The fashion and textiles industries are worth over $1.8 trillion, growing 5% a year, employing 75 million people. At present 50% of global growth in apparel sales is in China, which has overtaken the US as the largest market. But prices globally have been falling in real terms for two decades, and will continue to do so as scale increases.

In the US, the industry employs 4 million people, in 280,000 outlets for clothes and shoes. I met an American cotton manufacturer recently who makes 1,400 pairs of socks every minute. 

Fashion is worth over $40bn a year to the UK economy, employing over 800,000 people – more than telcos, car manufacturing and publishing combined.How catwalks and fashion launches will change

Fashion parades will continue to push towards every extreme, with models parading semi-nude, completely veiled, clean, muddy, soaked, icy, body-painted ‒ any­thing to get attention. But none of this will create third millennial fashion.

Expect a backlash against the traditional catwalks in New York, London, Paris and Milan. Four weeks of shows, thousands of events, tens of thousands of outfits. Some fashion leaders will explore ways to completely reinvent how they launch their collections, for a web-mobile world, where attention spans are only seconds.

Traditional styles will endure at work

Executive workplace clothing for men is likely to remain unchanged for the next 30 years, as a globally accepted but visually boring uniform, dating back to over 100 years ago.

Identikit suits for men will remain the ‘safe’ norm, as will sober dress styles for women, adapted for life in countries like Saudi Arabia, Brazil, Malaysia or India.

Exotic and eccentric styles will continue to be frowned on, as conveying an image of eccentric and risky decision-making. Exceptions will of course be in fashion, design and other creative industries such as App development and many startups. 

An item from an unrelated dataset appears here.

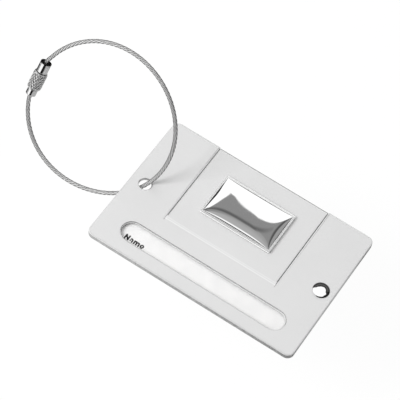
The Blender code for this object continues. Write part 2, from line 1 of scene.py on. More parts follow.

Expect leisure fashion cycles for women to be as short as 12 weeks for some design houses by 2025, requiring shorter supply chains, faster design to production, in an ever more frenetic attempt to increase sales. Some of this retail hyperactivity will implode with big losses, to be replaced by slower seasonal stock changes.

New fabrics and textures

Expect revolutions in fabric properties, especially in new ranges of synthetic fibres.

These will create exciting opportunities for designers: clothes that change colour, new textures, textiles with nanotech treatments that self-clean or air-clean or remain sterile through many washings.    

Expect to see wide use of intelligent clothes with displays and sensors that change with temperature in colour or texture, or made of material which itself changes colour with temperature, or with accessories ‘wired’ with functionality, such as belts, hats, glasses, watches, gloves or trainers ‒ for example providing readouts of distance runs.  

But most clothes will look and feel quite conventional for the next 30 years and beyond.

Future of cotton and polyester

Cotton is a really important industry for many emerging markets, and supports over 300 million jobs.

We grow 25 million tons of cotton every year on 2.5% of the world’s arable land, mainly on smallholdings of around 2 hectares, and the global cotton trade is worth $12bn a year. The largest exporters are America and Africa, and the largest hoarder is China, with stocks equal to more than 6 months of global output.

The cotton industry will continue to grow, in line with global population, but will decline as a proportion of fibre types.

This will be the case even in tropical nations where cotton has a key advantage over polyester in absorbing moisture. Cotton is being displaced by polyester at a rate of around 7% a year in the US.

Expect huge improvements in water use, pollution reduction, productivity per acre, pesticide reduction, and promotion of independently certified, ethical, sustainable cotton.

In contrast, synthetic fibres are simple, chemical products, made from oil. Expect a public relations battle over whether polyester or cotton is the most sustainable and responsible fabric to wear.